Los atentados en París han evidenciado que el terror yihadista puede dejar marcas indelebles en los principios convivenciales básicos de nuestras democracias europeas. El vínculo entre islam y terrorismo parece irreversible en los discursos de muchos políticos europeos. Y no necesariamente extremistas, como lo demuestra el caso de Xavier Albiol: el actual líder del PP catalán contribuyó a avivar el odio al inmigrante que profesa el islam al dar pábulo a la especiosa opinión de que es imposible la convivencia pacífica entre personas con diferencias culturales o religiosas. Esta idea que relaciona estrechamente seguridad nacional y homogeneización religiosa no es nueva: entre nosotros data, cuanto menos, de los tiempos de los Reyes Católicos. No en balde la obsesión por la pureza de sangre fue uno de los blancos predilectos de la literatura más crítica del Siglo de Oro. Y si no ha regresado antes es porque hasta el siglo XXI España no ha disfrutado de las condiciones económicas que le permitieran convertirse en país receptor de inmigración.

Es cierto, eso sí, que el modelo de integración multicultural ha fracasado, como decía también Albiol. Pero eso ya lo manifestaron hace cinco años el Consejo de Europa y hasta la propia Angela Merkel, canciller de una Alemania donde vuelven a emerger formaciones políticas y grupos neonazis que utilizan ahora a los inmigrantes como chivo expiatorio. Aunque Francia implementó una fórmula asimilacionista de integración y no multicultural, sólo consiguió bunkerizar social y geográficamente (en las banlieues) a aquellos colectivos étnica o religiosamente diferentes. Y las consecuencias de dicho fracaso afectan especialmente a las segundas y terceras generaciones, esos hijos y nietos de los primeros migrantes que ya no se sienten ciudadanos de primera, es decir con los mismos derechos que otros nacionales, aunque hayan nacido en suelo europeo. El alto índice de paro, la discriminación social o la estigmatización política son algunas posibles causas de su frustración.

Instrumentalizando esa frustración es como el Estado Islámico consigue la radicalización exprés de gran parte de esa masa joven y descontenta que, gracias a internet, se autoadoctrina desde su portátil o en cualquier cibercafé.
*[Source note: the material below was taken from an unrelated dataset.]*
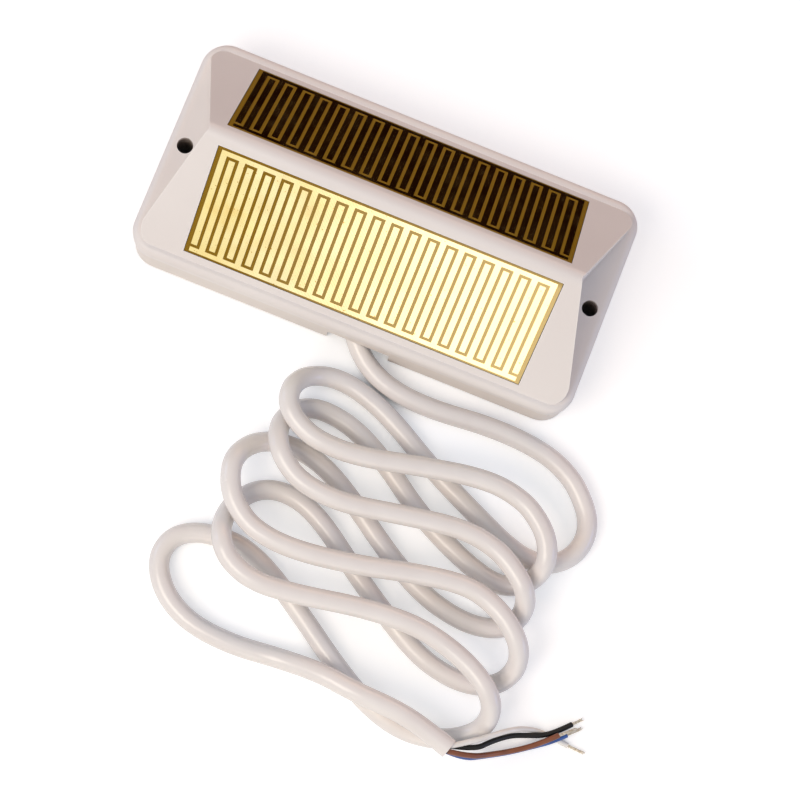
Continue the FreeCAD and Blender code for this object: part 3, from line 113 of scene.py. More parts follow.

Es el caso de Hasna Aitboulahcen, que sobrevivía trapicheando en el entorno parisino más lumpen sin haber manifestado hasta fechas recientes ningún entusiasmo religioso. Parece claro que éste, como tantos otros casos de transformación precipitada de jóvenes que emprenden este nuevo camino a Damasco, se explica antes por desórdenes sociológicos y generacionales que por ningún tipo de conversión paulina.

Pero el argumento de Albiol omite cualquier sutileza analítica de este tipo y se adhiere a ese etnonacionalismo que está convirtiéndose en piedra discursiva angular de la extrema derecha europea. Y no sólo de ella: en Francia se celebrarán elecciones el próximo mes y Marine le Pen y Nicolas Sarkozy compiten para ver quién se muestra más restrictivo en materia de inmigración y exhibe mayor fervor nacionalista. Y es que el miedo también es materia prima electoral. No tiene buena prensa, es cierto, pero sirve para fraguar nuevas mayorías políticas.